Lo spettacolo nasce da un’esperienza realmente vissuta dal protagonista, che durante il primo viaggio con la sua ragazza (Michela Ottolini, regista dello spettacolo), visita le spiagge dove avvenne il famoso sbarco.
Mentre Michela rimane in auto per via del freddo, Alessandro s’incammina e raggiunge Juno Beach, dove s’imbatte in un anziano signore che comincia a raccontargli di quelle tragiche vicende, conosciute ai più come D-DAY.

La storia presenta diversi personaggi che vanno dai soldati, ai generali, ai presidenti che manovrarono l’operazione che doveva essere considerata la più grande impresa (bellica) mai vista e che prese il nome di OVERLORD.
Il proposito di Albertin e di tutti coloro che hanno contribuito alla ricostruzione più veritiera possibile delle vicende, dei movimenti, delle decisioni è stato anche quello di evidenziare il ruolo di persone e stati generalmente lasciati in ombra, come Stalin e il Canada.

L’alto numero e la diversità dei personaggi (Churcill, Roosvelt, Hitler, ecc.) ha permesso all’attore di dar libero sfogo alla sua mimica facciale e alla versatilità della voce. Impressionante l’abilità di restituire in chiave ironica, ma credibile, le caratteristiche delle figure. Alcuni passi dei dialoghi sono il frutto di un’attenta documentazione e di uno spirito addirittura comico in certi punti, che niente comunque toglie all’attendibilità delle vicende storiche e che, anzi, crea un coinvolgimento che rende lo spettacolo degno d’essere fatto vedere nelle scuole, a supporto di (per quanto doverose) noiosissime lezioni.

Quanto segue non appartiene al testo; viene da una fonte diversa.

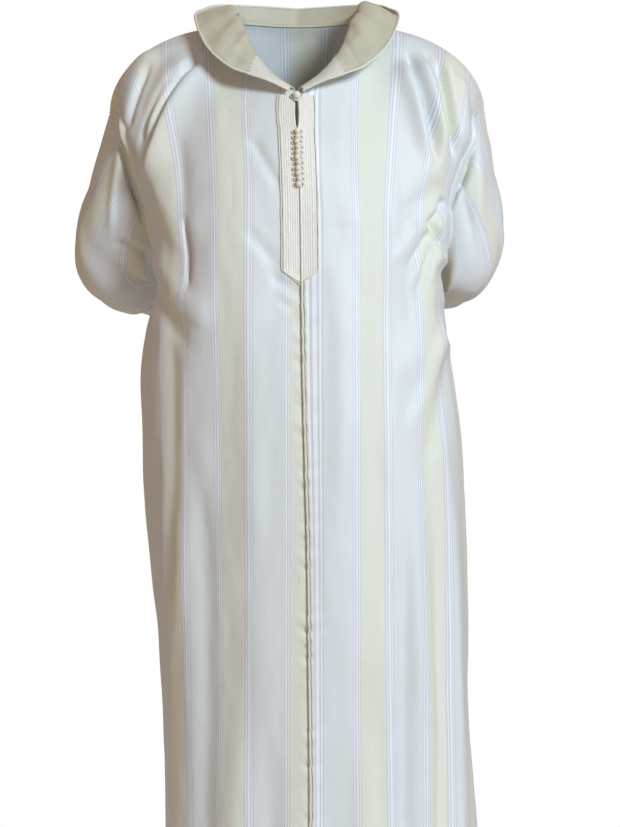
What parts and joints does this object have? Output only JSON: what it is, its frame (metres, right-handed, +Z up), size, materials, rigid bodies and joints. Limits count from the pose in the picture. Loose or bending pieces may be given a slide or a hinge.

Insomma, si può parlare di un Alessandro Albertin mattatore, che interagisce col pubblico e che con semplici cassette di legno ricostruisce le sembianze di tavoli dove si prendono decisioni politiche, di staccionate dove siedono a meditare soldati, di pendii da cui si lanciano guerriglieri.
Al di là dell’aspetto caricaturale della narrazione, sicuramente voluto per rendere più “digeribile” l’aspetto più nozionistico delle vicende, lo spettacolo è intriso di un pathos meditativo che nasconde un invito a non dimenticare e a prendere coscienza della storia da cui proveniamo. Non a caso Albertin scrive “spesso sul palco ho come la sensazione, parlando delle loro vite, di disturbare le loro anime, il loro passato, quello che hanno rappresentato….Io spero solo di onorare la loro memoria….Perchè credo che il mondo in cui viviamo oggi, bello o brutto che sia, arrivi proprio da quel “lontano” 6 giugno 1944”.